Banyan Roots (2026) is a podcast series about the Baul and Fakir, musical mystics from Bengal, presented by Lucia Thomas and Subhajit Sengupta, philosophy and stories interwoven with field recordings and interviews Lucia Thomas recorded while studying in West Bengal, India.
Praner Alap—Meeting of Hearts (2025) is an album by Ochin Pakhi that breathes new life into Rabindranath Tagore’s poetry collection Gitanjali (Song Offerings). Released on Innova Recordings with a companion booklet of paintings inspired by each song, alongside Lucia Thomas’s own English translations of the Bengali lyrics.
Baba Yaga’s Stew (2019) is an album brewed for the whirling dance floor, flying across continents with wild renditions of international folksongs and enchanting original tunes from a band started by Lucia Thomas and Dianna Davis to bring global melodies to American contra dances.
The World in Chicago is an album (2015) by Chicago Folklore Ensemble and a book of immigrant stories (2016) celebrating five master musicians who carried their homelands—Argentina, Thailand, Jordan, Ghana, Serbia—across oceans to the neighborhoods of Chicago, their voices and instruments braided with string quartet in arrangements by Lucia Thomas and Sam Hyson.

Lucia Thomas is a multi-instrumentalist, music educator and folklorist based in Chicago. Her musical interests span the globe, and she has performed throughout Europe, in India and Mexico, as well as toured extensively in the U.S. with various projects. She is a two-time Fulbright awardee, with which she was able to create Banyan Roots, a podcast series in which songs and discussions from the Baul and Fakir, musical mystics of West Bengal, India and Bangladesh, guide conversations on history, ethnomusicology, and spirituality.
Lucia was co-founder and artistic director of the Chicago Folklore Ensemble, which aimed to celebrate immigrant communities by gathering and performing oral histories and traditional music from master immigrant musicians. With this ensemble, she has toured major venues, festivals and universities in the Chicago area and beyond.
Lucia’s most recent publication on Innova Records is a collection of Rabindranath Tagore’s poetry in an artful poetry/album pairing called “Praner Alap–Meeting of Hearts.” In 2019 she released an album with an all female band called “Baba Yaga’s Stew.” Lucia is the co-author of a 2016 Chicago Folklore Ensemble release called “The World in Chicago,” which is an album/book pairing of music and oral histories from Argentina, Thailand, Ghana, Jordan, and Serbia.

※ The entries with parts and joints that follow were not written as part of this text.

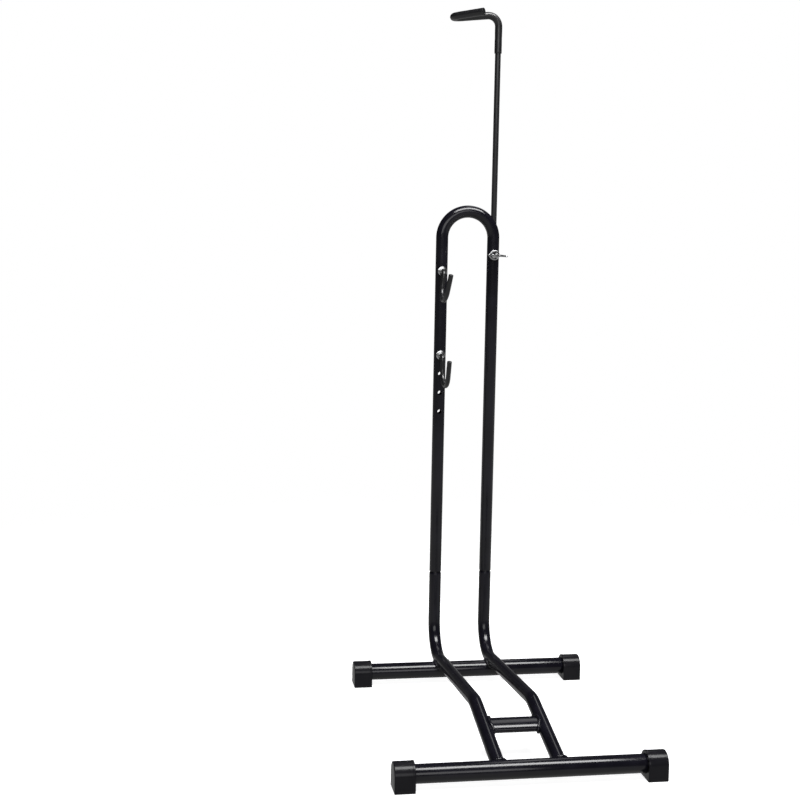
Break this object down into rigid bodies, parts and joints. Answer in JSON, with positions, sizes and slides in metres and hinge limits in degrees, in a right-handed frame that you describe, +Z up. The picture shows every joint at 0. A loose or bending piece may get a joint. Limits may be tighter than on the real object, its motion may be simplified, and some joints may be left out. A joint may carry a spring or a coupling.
{
  "type": "bike stand",
  "caption": "Floor stand for a bicycle: low tube base with a wheel slot between two rails, a plug-in bent-tube upright with J-hooks, and a sliding hook rod held by a wing screw.",
  "frame": {"origin": "on the floor, under the middle of the stand's bounding box", "axes": "+Z up, X along the crossbars, -Y the side where the wheel rolls in"},
  "size_m": [0.362, 0.5116, 1.0425],
  "materials": {
    "powder_coat": "glossy black powder coat on steel tube",
    "rod_coat": "satin black coat on steel rod",
    "foot_moulding": "black moulded plastic",
    "sleeve_plastic": "soft black plastic tube",
    "bright_zinc": "bright zinc plate on steel"
  },
  "bodies": {
    "base": {"front_crossbar": "powder_coat", "rear_crossbar": "powder_coat", "front_left_foot": "foot_moulding", "front_right_foot": "foot_moulding", "rear_left_foot": "foot_moulding", "rear_right_foot": "foot_moulding", "left_rail": "powder_coat", "right_rail": "powder_coat", "rung": "powder_coat"},
    "upright_frame": {"upright": "powder_coat", "clamp_insert": "bright_zinc", "upper_hook_front_washer": "bright_zinc", "upper_hook_front_nut": "bright_zinc", "upper_hook_rear_washer": "bright_zinc", "upper_hook_rear_nut": "bright_zinc", "lower_hook_front_washer": "bright_zinc", "lower_hook_front_nut": "bright_zinc", "lower_hook_rear_washer": "bright_zinc", "lower_hook_rear_nut": "bright_zinc"},
    "upper_hook": {"upper_hook_wire": "bright_zinc", "upper_hook_sleeve": "sleeve_plastic"},
    "lower_hook": {"lower_hook_wire": "bright_zinc", "lower_hook_sleeve": "sleeve_plastic"},
    "rod_guide": {"rod_end_plug": "foot_moulding"},
    "top_hook": {"hook_rod": "rod_coat", "hook_sleeve": "sleeve_plastic"},
    "clamp_screw": {"wing_screw": "bright_zinc"}
  },
  "joints": [
    {"name": "frame_lift", "type": "slide", "parent": "base", "child": "upright_frame", "axis": [0, 0, 1], "range_m": [0, 0.045]},
    {"name": "upper_hook_swivel", "type": "hinge", "parent": "upright_frame", "child": "upper_hook", "pos_m": [-0.041, 0.23775, 0.644], "axis": [0, 1, 0], "continuous": true},
    {"name": "lower_hook_swivel", "type": "hinge", "parent": "upright_frame", "child": "lower_hook", "pos_m": [-0.041, 0.23775, 0.512], "axis": [0, 1, 0], "continuous": true},
    {"name": "rod_slide", "type": "slide", "parent": "upright_frame", "child": "rod_guide", "axis": [0, 0, 1], "range_m": [-0.248, 0.185]},
    {"name": "rod_turn", "type": "hinge", "parent": "rod_guide", "child": "top_hook", "pos_m": [0.041, 0.23775, 1.037], "axis": [0, 0, 1], "continuous": true},
    {"name": "wing_screw_turn", "type": "hinge", "parent": "upright_frame", "child": "clamp_screw", "pos_m": [0.041, 0.23775, 0.67], "axis": [0, -1, 0], "range_deg": [0, 720]}
  ]
}
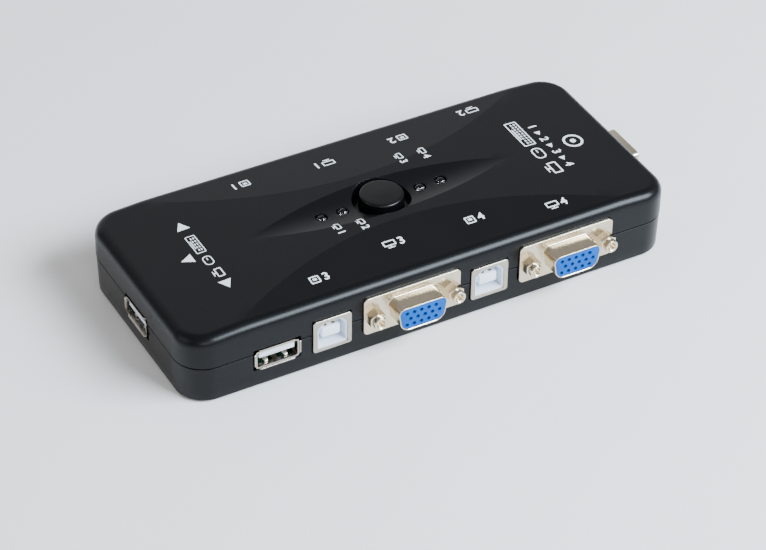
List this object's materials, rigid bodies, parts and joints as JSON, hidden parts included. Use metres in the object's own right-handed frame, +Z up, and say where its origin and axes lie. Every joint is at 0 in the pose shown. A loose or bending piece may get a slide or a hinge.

Lucia has collaborated with incredible Hindustani classical musicians such as Arman Khan and Ojas Adhiya, great Chicago jazz musicians like Orbert Davis, and Arabic musicians such as Wanees Zarour and Ronnie Malley. She is now pursuing a solo career as a Hindustani violinist, under the guidance of her guru, maestro Indradeep Ghosh. She is the string conductor of Ravinia’s El Sistema Middle School Orchestra. Driven by a strong commitment to human connection, Lucia bridges cultural divides with music, building on its age-old foundation of honoring human commonalities, challenging injustice, and celebrating everyday beauty.